Slowly, Emma becomes mesmerised by the strikingly modest Antonio and his prodigious talents in the kitchen which inspire, in her, an almost sensual pleasure. For a while she hovers at the fringes, silently observant of him before venturing to the remote township where he and Edoardo want to establish their place of business. It’s here, after fabricating an excuse to visit her daughter Elisabetta (Alba Rohrwacher) in another city that she places herself in Antonio’s path, almost as if to probe for signals of a mutual attraction.


Their ensuing liaison is fraught with danger, the secrets they share laden with the power to harm so many people and bring Emma's family and their wealthy empire to its knees. For a woman who once expurgated her past to establish a new life in Italy, how simple would another similar negation of identity be if required to extricate herself from a difficult situation?


Antonio (Edoardo Gabbriellini) whose allure Emma finds hard to resist.
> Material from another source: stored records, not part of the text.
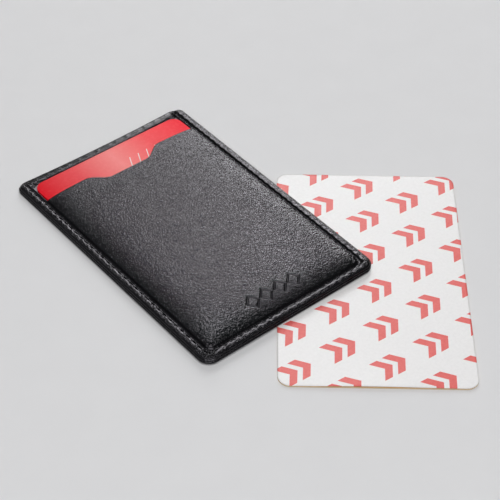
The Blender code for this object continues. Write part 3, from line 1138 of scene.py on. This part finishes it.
# Scale, detail and roughness of the noise that a material follows, its darker and its
# lighter colour, the distance and strength of its bump, and its other values
NOISY = {
    "grey_board": (
        (1800.0, 4.0, 0.7), (0.22, 0.20, 0.17), (0.34, 0.31, 0.27), (0.00005, 0.5),
        {"Roughness": 0.9},
    ),
    "amber_adhesive": (
        (300.0, 2.0), (0.62, 0.33, 0.10), (0.74, 0.42, 0.15), (0.00005, 0.4),
        {"Roughness": 0.18, "Subsurface_Weight": 0.2, "Subsurface_Scale": 0.001},
    ),
    "carrier_film": (
        (150.0, 2.0), (0.70, 0.68, 0.62), (0.78, 0.76, 0.70), (0.00003, 0.3),
        {"Roughness": 0.15},
    ),
    "backing_paper": (
        (1500.0, 4.0, 0.65), (0.60, 0.48, 0.30), (0.70, 0.58, 0.38), (0.00002, 0.4),
        {"Roughness": 0.5},
    ),
}


def noisy_material(name):
    """A material whose colour and surface follow one noise."""
    noise, dark, light, bump, rest = NOISY[name]
    nodes = Nodes(name)
    fine = nodes.noise(nodes.place(), *noise)
    colour = nodes.ramp(fine, ((0.3, dark), (0.7, light)))
    nodes.put(Base_Color=colour, Normal=nodes.bump(fine, *bump), **rest)
    return nodes.material


def foil_material():
    """Aluminium shielding foil, lightly creased."""
    nodes = Nodes("shield_foil")
    crease = nodes.noise(nodes.place(), 220.0, 4.0)
    rough = nodes.mapped(crease, 0.22, 0.42)
    nodes.put(Base_Color=(0.72, 0.72, 0.73, 1.0), Metallic=1.0, Roughness=rough)
    nodes.put(Normal=nodes.bump(crease, 0.0001, 0.5))
    return nodes.material


def card_material():
    """Red gloss card whose red is paler across its middle, a painted highlight, with a few thin white lines."""
    nodes = Nodes("red_card_plastic")
    place = nodes.place()
    across = along_axis(nodes, place, SLEEVE.col[0].xyz)
    up = along_axis(nodes, place, SLEEVE.col[1].xyz)
    # The red pales across the card's middle and deepens towards both sides: a painted highlight in the card's
    # colour.
    red = nodes.ramp(
        nodes.add(nodes.math("DIVIDE", across, CARD_WIDTH), 0.5),
        (
            (0.0, (0.68, 0.004, 0.015)),
            (0.25, (0.79, 0.09, 0.10)),
            (0.5, (0.92, 0.27, 0.26)),
            (0.75, (0.92, 0.10, 0.11)),
            (1.0, (0.92, 0.025, 0.045)),
        ),
    )
    white = card_lines(nodes, across, up)
    colour = nodes.mix(white, red, (0.85, 0.80, 0.78, 1.0))
    fine = nodes.noise(place, 900.0, 2.0)
    nodes.put(Base_Color=colour, Roughness=nodes.mapped(fine, 0.24, 0.30))
    nodes.put(Normal=nodes.bump(fine, 0.00001, 0.15), Specular_IOR_Level=0.05)
    return nodes.material


def along_axis(nodes, place, axis):
    """Distance of a place along an axis, in millimetres."""
    inputs = {0: place, 1: tuple(axis / MM)}
    return nodes.node("ShaderNodeVectorMath", inputs, operation="DOT_PRODUCT").outputs["Value"]


CARD_WIDTH = 54.0
CARD_LINES_X = 9.0
CARD_LINES_Y = 33.0
CARD_LINE_GAP = 3.2
CARD_LINE_WIDTH = 0.28
CARD_LINE_HALF = 2.6
CARD_LINE_LEAN = 0.45


def card_lines(nodes, across, up):
    """Five short leaning lines near the card's upper edge."""
    lean = nodes.times(nodes.math("SUBTRACT", up, CARD_LINES_Y), CARD_LINE_LEAN)
    x = nodes.math("SUBTRACT", nodes.math("SUBTRACT", across, lean), CARD_LINES_X)
    nearest = nodes.math("PINGPONG", x, CARD_LINE_GAP / 2)
    thin = nodes.math("LESS_THAN", nearest, CARD_LINE_WIDTH / 2)
    wide = nodes.math("LESS_THAN", nodes.math("ABSOLUTE", x), 2.5 * CARD_LINE_GAP)
    high = nodes.math("LESS_THAN", nodes.apart(up, CARD_LINES_Y), CARD_LINE_HALF)
    return nodes.times(nodes.times(thin, wide), high)


PRINT_STEP = 15.0
PRINT_ROW = 12.6
PRINT_TURN = math.radians(-35)
CHEVRON_HEIGHT = 3.6
CHEVRON_WIDTH = 2.6
CHEVRON_GAP = 4.4
CHEVRON_SLANT = 0.75
CHEVRON_SHIFT = 1.2


def paper_material():
    """Satin white release paper, printed all over with pairs of red chevrons."""
    nodes = Nodes("printed_release_paper")
    uv = nodes.node("ShaderNodeUVMap", uv_map="print").outputs["UV"]
    turned = nodes.node(
        "ShaderNodeMapping",
        {"Vector": uv, "Scale": (PRINT_SPAN,) * 3, "Rotation": (0, 0, PRINT_TURN)},
    )
    parts = nodes.node("ShaderNodeSeparateXYZ", {0: turned.outputs[0]})
    row = nodes.math("FLOOR", nodes.math("DIVIDE", parts.outputs["Y"], PRINT_ROW))
    x = nodes.add(parts.outputs["X"], nodes.times(row, PRINT_STEP / 2))
    x = nodes.math("SUBTRACT", nodes.math("FLOORED_MODULO", x, PRINT_STEP), PRINT_STEP / 2)
    y = nodes.apart(nodes.math("FLOORED_MODULO", parts.outputs["Y"], PRINT_ROW), PRINT_ROW / 2)
    point = nodes.add(x, nodes.times(y, CHEVRON_SLANT))
    ink = 0.0
    for side in (-0.5, 0.5):
        away = nodes.apart(point, CHEVRON_SHIFT - side * CHEVRON_GAP)
        ink = nodes.add(ink, nodes.math("LESS_THAN", away, CHEVRON_WIDTH / 2))
    ink = nodes.times(ink, nodes.math("LESS_THAN", y, CHEVRON_HEIGHT))
    fibre = nodes.noise(nodes.place(), 1200.0, 4.0, 0.6)
    paper = nodes.ramp(fibre, ((0.3, (0.80, 0.79, 0.79)), (0.7, (0.85, 0.84, 0.84))))
    red = nodes.ramp(fibre, ((0.3, (0.72, 0.105, 0.095)), (0.7, (0.77, 0.145, 0.13))))
    nodes.put(Base_Color=nodes.mix(ink, paper, red), Roughness=nodes.mapped(fibre, 0.38, 0.46))
    nodes.put(Normal=nodes.bump(fibre, 0.00002, 0.3))
    return nodes.material


def dress(finish, *nodes):
    """Puts a finished material on CAD nodes that keep their own shape."""
    for node in nodes:
        for slot in frame["nodes"][node].material_slots:
            slot.material = finish


# Stage


# Half the floor's side in metres, and how far it lies below the object in millimetres
FLOOR_HALF = 3.0
FLOOR_GAP = 0.02
WORLD_STRENGTH = 0.06
# Name, azimuth and elevation of both ends, distance and width in metres, and radiance
LAMPS = (
    ("low_back", (54.5, 13), (40, 43), 1.0, 0.10, 12.6),
    ("high_back", (38.5, 42), (40, 62), 1.0, 0.10, 8.0),
    ("near_left", (34, 28), (32, 60), 1.0, 0.10, 4.1),
    ("far_left", (28, 40), (20, 60), 1.0, 0.10, 0.6),
    ("mouth_edge", (28.5, 8), (31.5, 28), 1.0, 0.10, 6.5),
    ("left", (-50, 40), (-5, 40), 1.3, 0.8, 0.25),
    ("front", (180, 52), (250, 52), 1.3, 0.9, 4.6),
)


def stage_floor():
    """A plain pale floor under the object."""
    z = cad_box[0].z - FLOOR_GAP * MM
    data = bpy.data.meshes.new("floor")
    corners = [(x * FLOOR_HALF, y * FLOOR_HALF, z) for x, y in ((-1, -1), (1, -1), (1, 1), (-1, 1))]
    data.from_pydata(corners, [], [(0, 1, 2, 3)])
    nodes = Nodes("pale_floor")
    fine = nodes.noise(nodes.place(), 90.0, 3.0)
    colour = nodes.ramp(fine, ((0.0, (0.70, 0.70, 0.71)), (1.0, (0.73, 0.73, 0.74))))
    nodes.put(Base_Color=colour, Roughness=0.8, Specular_IOR_Level=0.2)
    data.materials.append(nodes.material)
    in_scene("floor", data)


def heading(azimuth, elevation):
    """Direction seen at that azimuth from +Y towards +X and that height in degrees."""
    turn = math.radians(azimuth)
    rise = math.radians(elevation)
    level = math.cos(rise)
    return Vector((math.sin(turn) * level, math.cos(turn) * level, math.sin(rise)))


def soft_lamp(name, start, end, distance, width, radiance):
    """A rectangular soft lamp that reaches from one heading to another and faces the object."""
    ends = [heading(*start) * distance, heading(*end) * distance]
    middle = (ends[0] + ends[1]) / 2
    long_side = (ends[1] - ends[0]).normalized()
    away = (middle - long_side * middle.dot(long_side)).normalized()
    data = bpy.data.lights.new(name, "AREA")
    data.shape = "RECTANGLE"
    data.size = width
    data.size_y = (ends[1] - ends[0]).length
    data.energy = radiance * math.pi * data.size * data.size_y
    middle = middle + Vector((VIEW_X, VIEW_Y, 0))
    in_scene(name, data).matrix_world = placed(long_side.cross(away), long_side, away, middle)


def world_light(strength):
    """Even, dim grey surroundings."""
    world = bpy.data.worlds.new("surroundings")
    bpy.context.scene.world = world
    world.use_nodes = True
    background = world.node_tree.nodes["Background"]
    background.inputs["Color"].default_value = (1.0, 1.0, 1.0, 1.0)
    background.inputs["Strength"].default_value = strength


def camera():
    """The camera of the photograph."""
    back = heading(180 - VIEW_AZIMUTH, VIEW_ELEVATION)
    target = Vector((VIEW_X, VIEW_Y, cad_box[0].z))
    data = bpy.data.cameras.new("camera")
    data.sensor_width = SENSOR_WIDTH
    data.lens = FOCAL_LENGTH
    data.clip_start = 0.01
    made = in_scene("camera", data)
    made.location = target + back * VIEW_DISTANCE
    made.rotation_mode = "QUATERNION"
    roll = Matrix.Rotation(math.radians(VIEW_ROLL), 3, "Z").to_quaternion()
    made.rotation_quaternion = back.to_track_quat("Z", "Y") @ roll
    bpy.context.scene.camera = made


def build():
    leather = leather_material()
    cover("front", front_shell(), leather, press_mark)
    cover("back", back_shell(), leather)
    stitching(thread_material())
    fabric = fabric_material()
    back_lining(fabric)
    front_lining(fabric)
    front_padding(foam_material())
    printed_liner(paper_material())
    dress(card_material(), "bank_card")
    dress(noisy_material("grey_board"), "sleeve_back_board")
    dress(foil_material(), "sleeve_back_shield", "sleeve_front_shield")
    dress(noisy_material("amber_adhesive"), "pad_upper_adhesive", "pad_lower_adhesive")
    dress(noisy_material("carrier_film"), "pad_carrier_film")
    dress(noisy_material("backing_paper"), "pad_backing_liner")


bpy.context.scene.view_settings.view_transform = "Standard"
stage_floor()
world_light(WORLD_STRENGTH)
for lamp in LAMPS:
    soft_lamp(*lamp)
camera()
build()
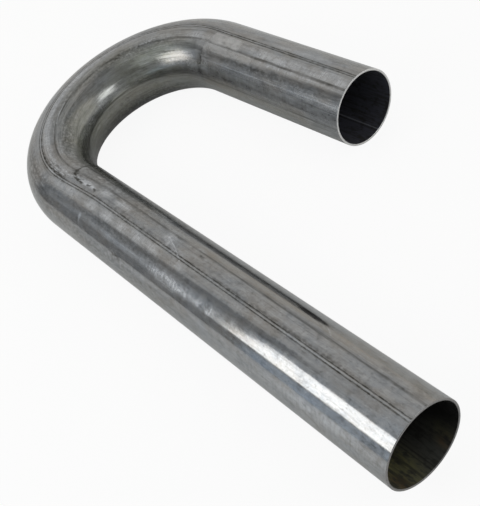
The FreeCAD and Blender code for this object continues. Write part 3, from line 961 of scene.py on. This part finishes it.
# The photograph is 480 by 506. The camera's place is in millimetres. Its azimuth is the way its
# right side points before it leans, its elevation is how steeply it looks down, both in degrees,
# and its shift is how far the lens's axis lies from the middle of the picture, in pixels.
PHOTO_HEIGHT = 506
FOCAL_PIXELS = 908.829
CAMERA_PLACE = (236.630, -128.337, 481.690)
CAMERA_AZIMUTH, CAMERA_ELEVATION, CAMERA_ROLL = 72.599, 44.968, -31.477
CAMERA_SHIFT = (30.309, 12.615)


def set_camera():
    """Place the camera where the photograph was taken from."""
    azimuth, elevation, roll = (
        radians(value) for value in (CAMERA_AZIMUTH, CAMERA_ELEVATION, CAMERA_ROLL))
    back = Vector((
        sin(azimuth) * cos(elevation), -cos(azimuth) * cos(elevation), sin(elevation)))
    level = Vector((cos(azimuth), sin(azimuth), 0))
    upright = back.cross(level)
    right = cos(roll) * level + sin(roll) * upright
    up = cos(roll) * upright - sin(roll) * level
    data = bpy.data.cameras.new("photograph")
    data.sensor_width = 36.0
    data.lens = FOCAL_PIXELS * data.sensor_width / PHOTO_HEIGHT
    data.shift_x = CAMERA_SHIFT[0] / PHOTO_HEIGHT
    data.shift_y = CAMERA_SHIFT[1] / PHOTO_HEIGHT
    data.clip_start = 0.01
    data.clip_end = 20.0
    camera = bpy.data.objects.new("photograph", data)
    turned = Matrix((right, up, back)).transposed().to_4x4()
    camera.matrix_world = Matrix.Translation(Vector(CAMERA_PLACE) * MM) @ turned
    bpy.context.scene.collection.objects.link(camera)
    bpy.context.scene.camera = camera


# Corners of the table, in metres. Its height is the tube's underside.
TABLE_FROM, TABLE_TO = (-1.6, -0.87), (1.4, 1.9)

# Panels of the studio: name, three corners in metres (the fourth follows), colour and strength,
# where 1 is white. Each is hidden from the camera and seen in the steel.
PANELS = (
    ("key_softbox", (-0.839, -0.811, 0.331), (-0.240, -0.871, 0.331), (-0.839, -0.640, 0.834),
     "fffefc", 3.4),
    ("key_skirt", (-0.80, -0.90, -0.03), (0.60, -0.90, -0.03), (-0.80, -0.88, 0.30),
     "d9e6f5", 0.88),
    ("key_hood", (-0.95, -0.645, 0.86), (0.40, -0.800, 0.86), (-0.95, -0.40, 1.90),
     "eef3f8", 0.80),
    ("overhead_cloth", (-1.46, -0.75, 1.92), (-0.20, -0.85, 1.92), (-1.40, 0.30, 1.92),
     "f4f6f8", 0.74),
    ("side_reflector", (-1.90, -0.705, 0.331), (-0.845, -0.811, 0.331), (-1.90, -0.534, 0.834),
     "eff3f7", 0.54),
    ("fill_softbox", (0.62, 0.86, 0.42), (0.92, 0.28, 0.42), (0.54, 0.82, 0.86),
     "fcfdff", 2.35),
    ("back_wall", (-1.55, -0.55, -0.03), (-1.30, 1.90, -0.03), (-1.55, -0.55, 2.40),
     "fffefc", 0.72),
    ("back_canopy", (-1.55, -0.55, 2.40), (-1.30, 1.90, 2.40), (-0.85, -0.55, 2.60),
     "fffefc", 0.77),
    ("side_wall", (-1.30, 1.90, -0.03), (1.20, 1.60, -0.03), (-1.30, 1.90, 1.80),
     "fffdfa", 0.76),
)


class SCENE_OT_return_bend_stage(bpy.types.Operator):
    """Set the table, the studio panels, the world and the camera"""
    bl_idname = "scene.return_bend_stage"
    bl_label = "Return bend stage"

    def execute(self, context):
        colours = context.scene.return_bend_colours
        (left, front), (right, back), height = TABLE_FROM, TABLE_TO, CAD_LOW.z
        corners = [
            (left, front, height), (right, front, height), (right, back, height),
            (left, back, height)]
        plane("table", corners, table_material(colours))
        for name, corner, beside, above, code, strength in PANELS:
            corner, beside, above = (Vector(point) for point in (corner, beside, above))
            material = glow_material(name + "_cloth", linear(code), strength)
            panel = plane(name, [corner, beside, beside + above - corner, above], material)
            panel.visible_camera = False
        set_world()
        set_camera()
        context.scene.view_settings.view_transform = "Standard"
        return {"FINISHED"}


class VIEW3D_PT_return_bend(bpy.types.Panel):
    """Sidebar panel of the return bend"""
    bl_idname = "VIEW3D_PT_return_bend"
    bl_label = "Return bend"
    bl_space_type = "VIEW_3D"
    bl_region_type = "UI"
    bl_category = "Return bend"

    def draw(self, context):
        layout = self.layout
        for group in (context.scene.return_bend_sizes, context.scene.return_bend_colours):
            column = layout.column()
            for name in group.__annotations__:
                column.prop(group, name)
        layout.operator(MESH_OT_return_bend_tube.bl_idname)
        layout.operator(SCENE_OT_return_bend_stage.bl_idname)


CLASSES = (
    ReturnBendSizes, ReturnBendColours, MESH_OT_return_bend_tube, SCENE_OT_return_bend_stage,
    VIEW3D_PT_return_bend)


def register():
    for kind in CLASSES:
        bpy.utils.register_class(kind)
    bpy.types.Scene.return_bend_sizes = bpy.props.PointerProperty(type=ReturnBendSizes)
    bpy.types.Scene.return_bend_colours = bpy.props.PointerProperty(type=ReturnBendColours)


def unregister():
    del bpy.types.Scene.return_bend_colours
    del bpy.types.Scene.return_bend_sizes
    for kind in reversed(CLASSES):
        bpy.utils.unregister_class(kind)


def main():
    """Build everything."""
    register()
    bpy.ops.mesh.return_bend_tube()
    bpy.ops.scene.return_bend_stage()


if __name__ == "__main__":
    main()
If you pare back I am Love (2009) to its core components you might not be left with a lot of meat on the bone, but Guadagnino is a skilled architect, weaving together a web of sumptuous visuals interspersed with elliptical fragments such as key revelatory moments that dissolve, out of focus, into ambiguity. There’s an element of mystery that creates a sensation of being dragged along in the wake of Emma’s fascination with Antonio. The early scenes play out like a merge of Visconti's The Leopard (1963) and Gosford Park (2001) before settling down into a narrative far less extravagent and complex.

Select scenes are swathed in overbearing operatic swirls of Adams’ propulsive music which although distracting, still exerts an essentially hypnotic pull. As the conclusion nears, the music rises up to seize the film as if by the throat, threatening to derail the performers who are simultaneously drowned out. It’s a daring creative choice, one that will probably fatally disturb the equilibrium, thus killing the moment for many.

Swinton is the film's glittering centrepiece. Here, she enhances her reputation as one of the most uninhibited performers in the world with another daring embrace of a role that may not stretch her as much as those in Orlando (1992), Young Adam (2003) or Julia (2008), but is just as compelling. Her luminescent, unconventional beauty is often beautifully back-lit by French cinematographer Yorick Le Saux’s use of misty, white-edged natural light.

There was little in Guadagnino’s previous effort, Melissa P.(2005) to suggest this masterfully crafted film was on the horizon. Its self-consciously detached, avant-garde approach to the subject matter will no doubt alienate as many as it captivates, but for anyone looking for a challenging night at the cinema, you’ll be in good hands with I am Love.



Emma (Tilda Swinton) with husband Tancredi Recchi (Pippo Delbono).